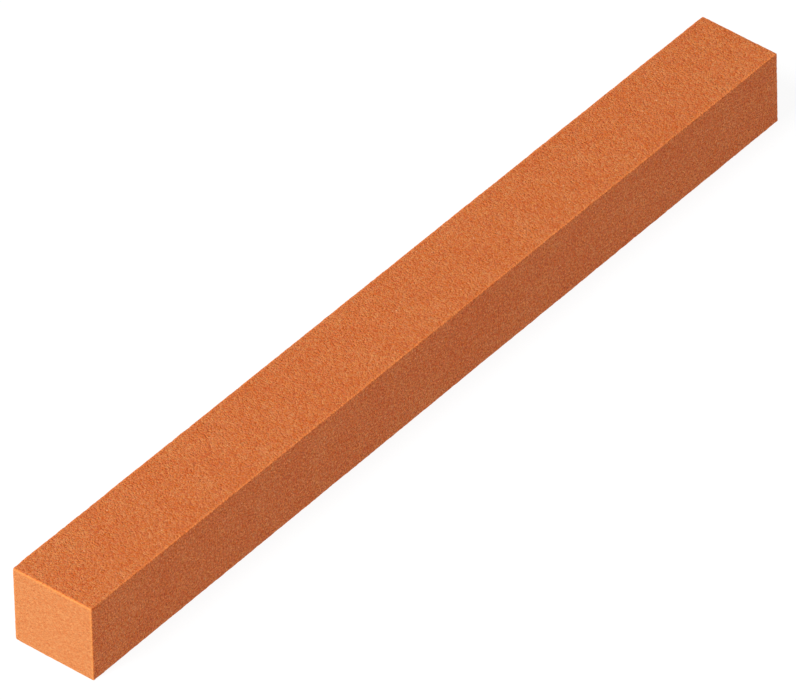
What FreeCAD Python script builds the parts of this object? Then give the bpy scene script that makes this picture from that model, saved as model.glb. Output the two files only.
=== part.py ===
"""Sanding stick: one straight bar of bonded abrasive, solid and in one piece.

Frame, in millimetres: X across the bar's width, Y along its length, Z up. The
origin is at the middle of the face that the bar rests on. The bar is moulded
to its section with crisp, barely rounded long edges, and cut to length, which
leaves a small break round each end face. It is solid right through, with nothing
inside it, so the whole object is this one body.
"""

import FreeCAD, Part
import os

import Sketcher

V = FreeCAD.Vector

doc = FreeCAD.newDocument("sanding_stick")

# Driving dimensions, in millimetres.
SIZES = (
    ("bar_length", 150.0, "end face to end face, along Y"),
    ("bar_width", 13.5, "side to side, along X"),
    ("bar_height", 12.5, "resting face to top face, along Z"),
    ("long_edge_radius", 0.2, "rounding of the four moulded long edges"),
    ("end_edge_break", 0.1, "break round each cut end face"),
)
sheet = doc.addObject("Spreadsheet::Sheet", "sizes")
for row, (alias, value, words) in enumerate(SIZES, start=1):
    sheet.set("A%d" % row, alias)
    sheet.set("B%d" % row, str(value))
    sheet.setAlias("B%d" % row, alias)
    sheet.set("C%d" % row, words)
doc.recompute()


def origin_plane(body, role):
    return [f for f in body.Origin.OriginFeatures if f.Role == role][0]


# ---------------------------------------------------------------- the bar
bar = doc.addObject("PartDesign::Body", "abrasive_bar")
bar.Label = "abrasive_bar"
bar.Placement = FreeCAD.Placement(V(0, 0, 0), FreeCAD.Rotation())

# Cross-section, in the XZ plane: a rectangle standing on the X axis and
# centred on the Z axis.
section = bar.newObject("Sketcher::SketchObject", "bar_section")
section.AttachmentSupport = [(origin_plane(bar, "XZ_Plane"), "")]
section.MapMode = "FlatFace"
half, tall = sheet.bar_width / 2.0, sheet.bar_height
corners = [V(-half, 0, 0), V(half, 0, 0), V(half, tall, 0), V(-half, tall, 0)]
for i in range(4):
    section.addGeometry(Part.LineSegment(corners[i], corners[(i + 1) % 4]), False)
for i in range(4):
    section.addConstraint(Sketcher.Constraint("Coincident", i, 2, (i + 1) % 4, 1))
section.addConstraint(Sketcher.Constraint("Vertical", 1))
section.addConstraint(Sketcher.Constraint("Horizontal", 2))
section.addConstraint(Sketcher.Constraint("Vertical", 3))
# The resting edge starts on the X axis, and its two ends mirror each other
# about the Z axis, which also keeps it level.
section.addConstraint(Sketcher.Constraint("PointOnObject", 0, 1, -1))
section.addConstraint(Sketcher.Constraint("Symmetric", 0, 1, 0, 2, -2))
wide = section.addConstraint(Sketcher.Constraint("DistanceX", 0, 1, 0, 2, 2 * half))
section.renameConstraint(wide, "width")
section.setExpression("Constraints.width", "sizes.bar_width")
high = section.addConstraint(Sketcher.Constraint("DistanceY", 1, 1, 1, 2, tall))
section.renameConstraint(high, "height")
section.setExpression("Constraints.height", "sizes.bar_height")
doc.recompute()

# The section is carried half the length each way from the XZ plane.
pad = bar.newObject("PartDesign::Pad", "bar_pad")
pad.Profile = section
pad.SideType = "Symmetric"
pad.setExpression("Length", "sizes.bar_length")
doc.recompute()


def edges_where(shape, test):
    return ["Edge%d" % n for n, e in enumerate(shape.Edges, start=1) if test(e)]


def runs_along_y(edge):
    a, b = (v.Point for v in edge.Vertexes[:2])
    return abs(a.x - b.x) < 1e-6 and abs(a.z - b.z) < 1e-6


def round_an_end(edge):
    """An edge whose points all lie in one of the two end planes."""
    end = sheet.bar_length / 2.0
    return all(abs(abs(v.Point.y) - end) < 1e-6 for v in edge.Vertexes) and (
        abs(edge.CenterOfMass.y) > end - 1e-6
    )


# The four moulded edges.
rounded = bar.newObject("PartDesign::Fillet", "long_edges")
rounded.Base = (pad, edges_where(pad.Shape, runs_along_y))
rounded.setExpression("Radius", "sizes.long_edge_radius")
doc.recompute()

# The rim of both cut ends, the short arcs at their corners included.
broken = bar.newObject("PartDesign::Chamfer", "end_edges")
broken.Base = (rounded, edges_where(rounded.Shape, round_an_end))
broken.setExpression("Size", "sizes.end_edge_break")
bar.Tip = broken
doc.recompute()

# ---------------------------------------------------------------- tests
PARTS = [bar]

for item in doc.Objects:
    wrong = [s for s in item.State if s in ("Invalid", "Error")]
    if wrong:
        raise RuntimeError("%s is %s" % (item.Name, wrong))
for item in PARTS:
    shape = item.Shape
    if shape.isNull() or not shape.isValid() or len(shape.Solids) != 1:
        raise RuntimeError("%s has no sound single solid" % item.Label)

full = sheet.bar_length * sheet.bar_width * sheet.bar_height
box = bar.Shape.BoundBox
share = bar.Shape.Volume / full
print(
    "%s: %.3f x %.3f x %.3f mm, %.1f mm3, %.4f of its box, %d faces"
    % (
        bar.Label,
        box.XLength,
        box.YLength,
        box.ZLength,
        bar.Shape.Volume,
        share,
        len(bar.Shape.Faces),
    )
)
if not 0.99 < share < 1.0:
    raise RuntimeError("the rounding or the end break took off the wrong amount")
if abs(box.ZMin) > 1e-4 or abs(box.XMin + box.XMax) > 1e-4:
    raise RuntimeError("the bar doesn't stand centred on the origin")

# ---------------------------------------------------------------- output
os.makedirs("parts", exist_ok=True)
for item in PARTS:
    item.Shape.exportStep("parts/%s.step" % item.Label)
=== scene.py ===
"""Sanding stick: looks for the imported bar, in metres, in the bar's own frame."""

import math

import bpy
import numpy as np
from mathutils import Matrix, Vector


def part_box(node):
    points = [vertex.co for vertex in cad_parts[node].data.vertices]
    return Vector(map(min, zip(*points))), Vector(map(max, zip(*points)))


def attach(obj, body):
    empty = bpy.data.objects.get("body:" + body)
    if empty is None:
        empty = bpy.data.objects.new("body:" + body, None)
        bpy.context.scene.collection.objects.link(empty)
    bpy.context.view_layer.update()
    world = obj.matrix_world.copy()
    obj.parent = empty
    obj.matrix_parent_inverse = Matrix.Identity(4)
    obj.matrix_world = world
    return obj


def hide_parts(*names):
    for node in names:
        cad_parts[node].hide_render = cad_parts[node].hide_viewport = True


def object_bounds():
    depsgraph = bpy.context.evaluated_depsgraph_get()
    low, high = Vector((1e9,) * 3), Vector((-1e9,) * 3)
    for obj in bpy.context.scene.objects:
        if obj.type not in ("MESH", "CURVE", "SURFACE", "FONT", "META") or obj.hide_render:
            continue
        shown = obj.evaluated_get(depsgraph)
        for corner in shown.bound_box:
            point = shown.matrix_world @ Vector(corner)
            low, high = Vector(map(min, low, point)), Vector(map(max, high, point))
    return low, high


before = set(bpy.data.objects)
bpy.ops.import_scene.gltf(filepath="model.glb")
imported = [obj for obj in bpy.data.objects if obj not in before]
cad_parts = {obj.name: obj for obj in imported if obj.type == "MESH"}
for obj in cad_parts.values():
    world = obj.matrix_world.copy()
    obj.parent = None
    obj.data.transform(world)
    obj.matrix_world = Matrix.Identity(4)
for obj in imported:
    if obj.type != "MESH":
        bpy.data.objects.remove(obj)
cad_lo, cad_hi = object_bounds()
node_lo, node_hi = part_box("abrasive_bar")
MM = 0.001
scene = bpy.context.scene

# The bar's size in millimetres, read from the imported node.
WIDE = (node_hi.x - node_lo.x) / MM
LONG = (node_hi.y - node_lo.y) / MM
TALL = (node_hi.z - node_lo.z) / MM


# ------------------------------------------------------------------ noise
def lattice(cells, seed):
    """A repeatable value from -1 to 1 for each whole-number cell."""
    n = cells.astype(np.int64)
    key = (
        n[..., 0] * 374761393
        + n[..., 1] * 668265263
        + n[..., 2] * 2147483647
        + np.int64(seed) * 1274126177
    ) & 0xFFFFFFFF
    key = ((key ^ (key >> 13)) * 1274126177) & 0xFFFFFFFF
    key = ((key ^ (key >> 16)) * 2246822519) & 0xFFFFFFFF
    key = key ^ (key >> 13)
    return (key & 0xFFFFFF) / float(0x7FFFFF) - 1.0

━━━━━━

## Given task
Show the lines from the data above that contain the string "empty".

## Solution to this exercise
    empty = bpy.data.objects.get("body:" + body)
    if empty is None:
        empty = bpy.data.objects.new("body:" + body, None)
        bpy.context.scene.collection.objects.link(empty)
    obj.parent = empty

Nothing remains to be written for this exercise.